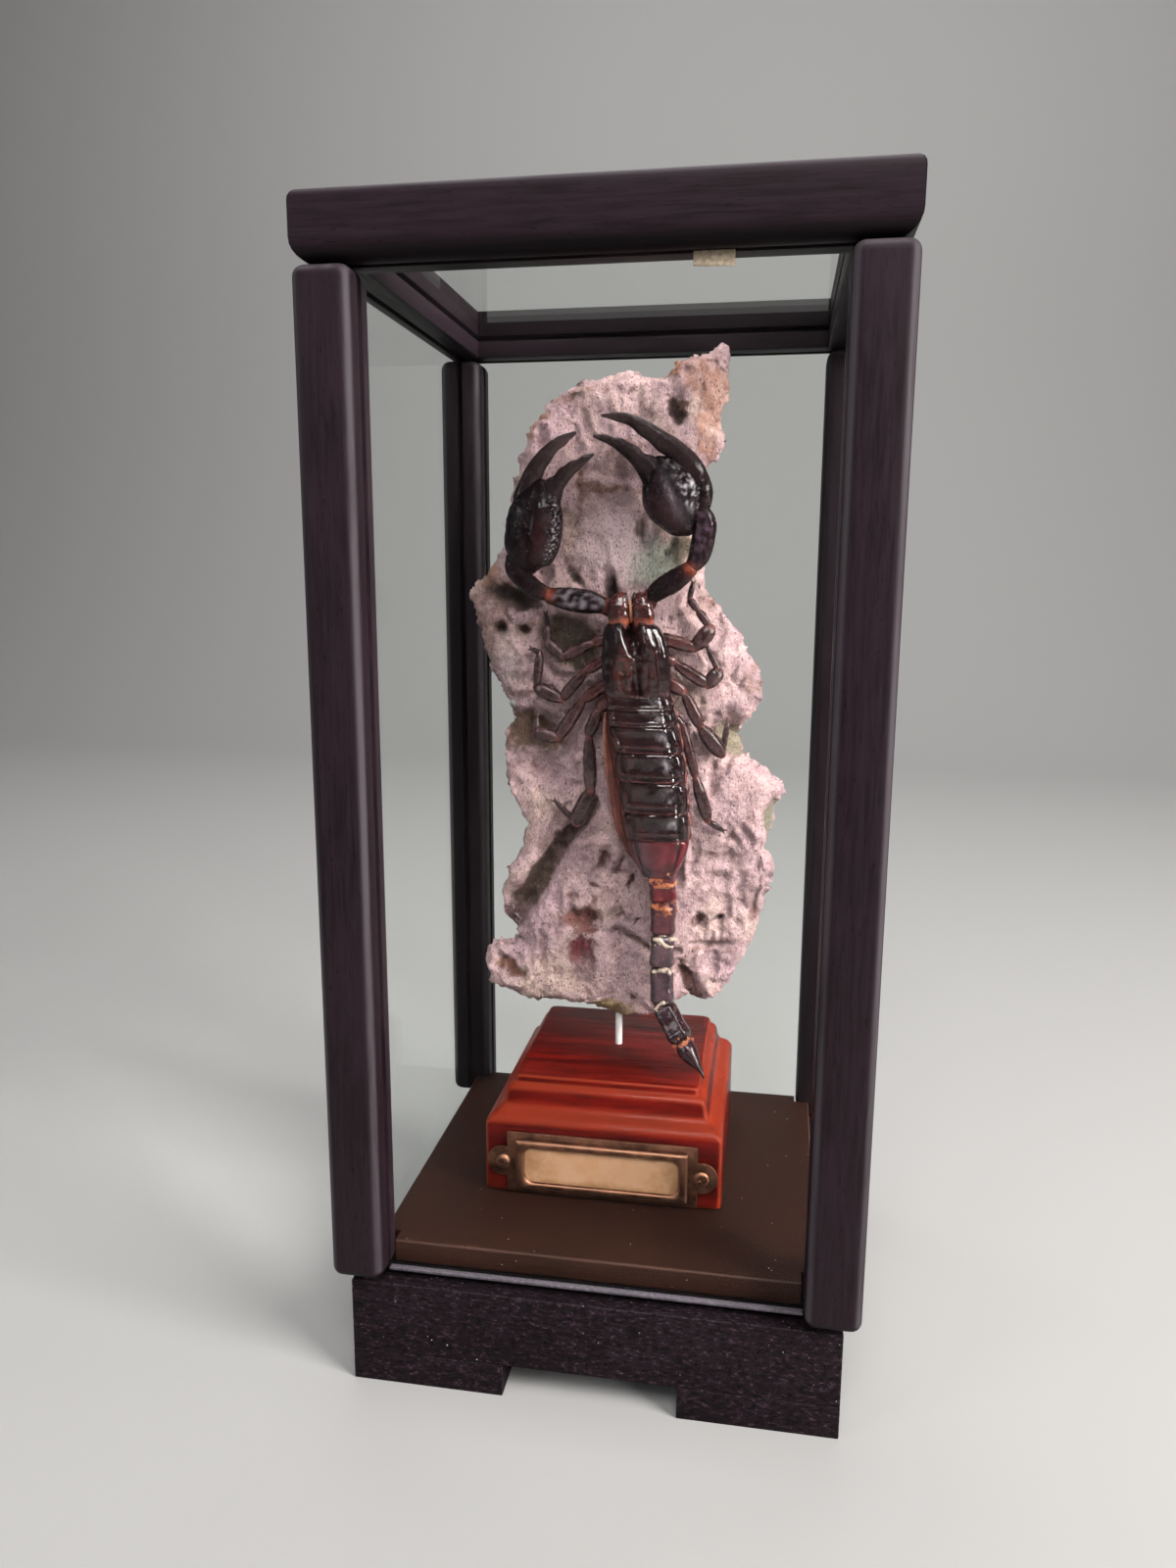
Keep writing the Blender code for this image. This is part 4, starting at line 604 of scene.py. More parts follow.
def bark_surface(pale, grey):
    """Weathered granular bark: stains, painted shade and a painted patch of light come from the mesh, specks
    and fibres from noise, with painted shade in the dips of the grains, fibres and pits.
    """
    paint = Paint("weathered bark", Specular_IOR_Level=0.2)
    drift = paint.clouds(11.0, 5.0, 0.6, twist=0.8)
    warmth = paint.clouds(19.0, 3.0, 0.5, twist=0.5)
    patches = paint.clouds(3.0, 5.0, 0.65, twist=0.6)
    grains = paint.clouds(0.58, 5.0, 0.75, (1, 1, 1.5))
    fibres = paint.clouds(0.42, 4.0, 0.65, (1, 1, 4.0))
    specks = paint.clouds(0.36, 3.0, 0.6, (1, 1, 1.8))
    pits = paint.cells(1.7, (1, 1, 1.4))
    base = paint.blend(paint.between(drift, 0.38, 0.62), pale, grey)
    base = paint.over(base, (pale[0] * 0.95, pale[1] * 1.02, pale[2] * 0.86), warmth, 0.5, 0.66, 0.6)
    base = paint.over(base, paint.times(base, (0.62, 0.5, 0.52)), patches, 0.5, 0.68, 0.6)
    base = paint.over(base, paint.times(base, (1.18, 1.2, 1.2)), patches, 0.46, 0.32, 0.45)
    # The stains, painted shade and painted light break up over the patches and grains
    broken = paint.sum("ADD", paint.sum("MULTIPLY_ADD", patches, 1.2, paint.named("stain_share", "Fac")),
                       paint.sum("MULTIPLY_ADD", grains, 0.9, -1.05))
    base = paint.over(base, paint.named("stain"), broken, 0.22, 0.8, 0.92)
    # Darker in the dips of the grains, fibres and pits and paler on the grains' tops, following their bumps:
    # partly speckle, partly painted shade and painted highlight
    dark = paint.times(base, (0.46, 0.38, 0.39))
    light = paint.times(base, (1.22, 1.22, 1.24))
    base = paint.over(base, dark, grains, 0.49, 0.36, 0.85)
    base = paint.over(base, light, grains, 0.54, 0.66, 0.75)
    base = paint.over(base, dark, fibres, 0.46, 0.34, 0.6)
    base = paint.over(base, paint.times(base, (0.16, 0.11, 0.11)), specks, 0.62, 0.69, 0.85)
    base = paint.over(base, paint.times(base, (0.18, 0.1, 0.1)), pits, 0.17, 0.06, 0.7)
    paint.colour(base)
    paint.rough(0.9)
    paint.raise_by(patches, 1.35, 0.8)
    paint.raise_by(grains, 0.55, 0.9)
    paint.raise_by(fibres, 0.22, 0.6)
    paint.raise_by(paint.between(pits, 0.25, 0.05), -0.4, 0.7)
    return paint.material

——

# Exercise description
Restate the whole of the material exactly.

# Solved exercise
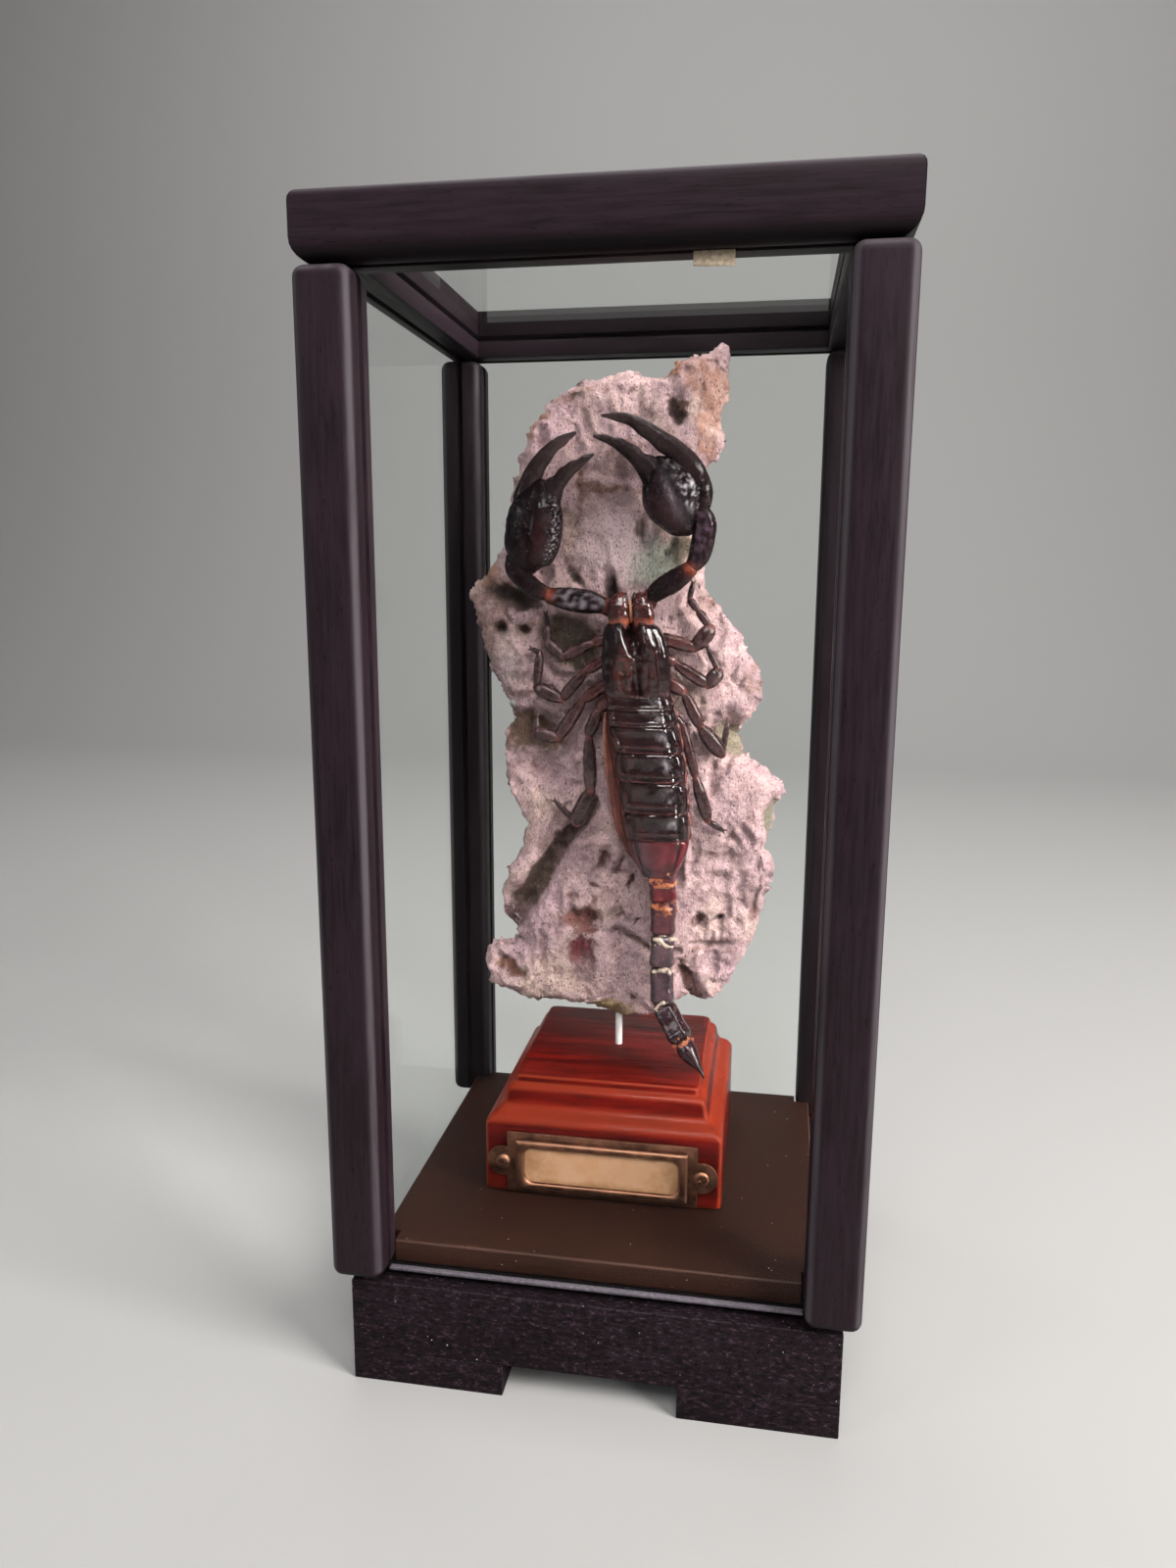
Keep writing the Blender code for this image. This is part 4, starting at line 604 of scene.py. More parts follow.
def bark_surface(pale, grey):
    """Weathered granular bark: stains, painted shade and a painted patch of light come from the mesh, specks
    and fibres from noise, with painted shade in the dips of the grains, fibres and pits.
    """
    paint = Paint("weathered bark", Specular_IOR_Level=0.2)
    drift = paint.clouds(11.0, 5.0, 0.6, twist=0.8)
    warmth = paint.clouds(19.0, 3.0, 0.5, twist=0.5)
    patches = paint.clouds(3.0, 5.0, 0.65, twist=0.6)
    grains = paint.clouds(0.58, 5.0, 0.75, (1, 1, 1.5))
    fibres = paint.clouds(0.42, 4.0, 0.65, (1, 1, 4.0))
    specks = paint.clouds(0.36, 3.0, 0.6, (1, 1, 1.8))
    pits = paint.cells(1.7, (1, 1, 1.4))
    base = paint.blend(paint.between(drift, 0.38, 0.62), pale, grey)
    base = paint.over(base, (pale[0] * 0.95, pale[1] * 1.02, pale[2] * 0.86), warmth, 0.5, 0.66, 0.6)
    base = paint.over(base, paint.times(base, (0.62, 0.5, 0.52)), patches, 0.5, 0.68, 0.6)
    base = paint.over(base, paint.times(base, (1.18, 1.2, 1.2)), patches, 0.46, 0.32, 0.45)
    # The stains, painted shade and painted light break up over the patches and grains
    broken = paint.sum("ADD", paint.sum("MULTIPLY_ADD", patches, 1.2, paint.named("stain_share", "Fac")),
                       paint.sum("MULTIPLY_ADD", grains, 0.9, -1.05))
    base = paint.over(base, paint.named("stain"), broken, 0.22, 0.8, 0.92)
    # Darker in the dips of the grains, fibres and pits and paler on the grains' tops, following their bumps:
    # partly speckle, partly painted shade and painted highlight
    dark = paint.times(base, (0.46, 0.38, 0.39))
    light = paint.times(base, (1.22, 1.22, 1.24))
    base = paint.over(base, dark, grains, 0.49, 0.36, 0.85)
    base = paint.over(base, light, grains, 0.54, 0.66, 0.75)
    base = paint.over(base, dark, fibres, 0.46, 0.34, 0.6)
    base = paint.over(base, paint.times(base, (0.16, 0.11, 0.11)), specks, 0.62, 0.69, 0.85)
    base = paint.over(base, paint.times(base, (0.18, 0.1, 0.1)), pits, 0.17, 0.06, 0.7)
    paint.colour(base)
    paint.rough(0.9)
    paint.raise_by(patches, 1.35, 0.8)
    paint.raise_by(grains, 0.55, 0.9)
    paint.raise_by(fibres, 0.22, 0.6)
    paint.raise_by(paint.between(pits, 0.25, 0.05), -0.4, 0.7)
    return paint.material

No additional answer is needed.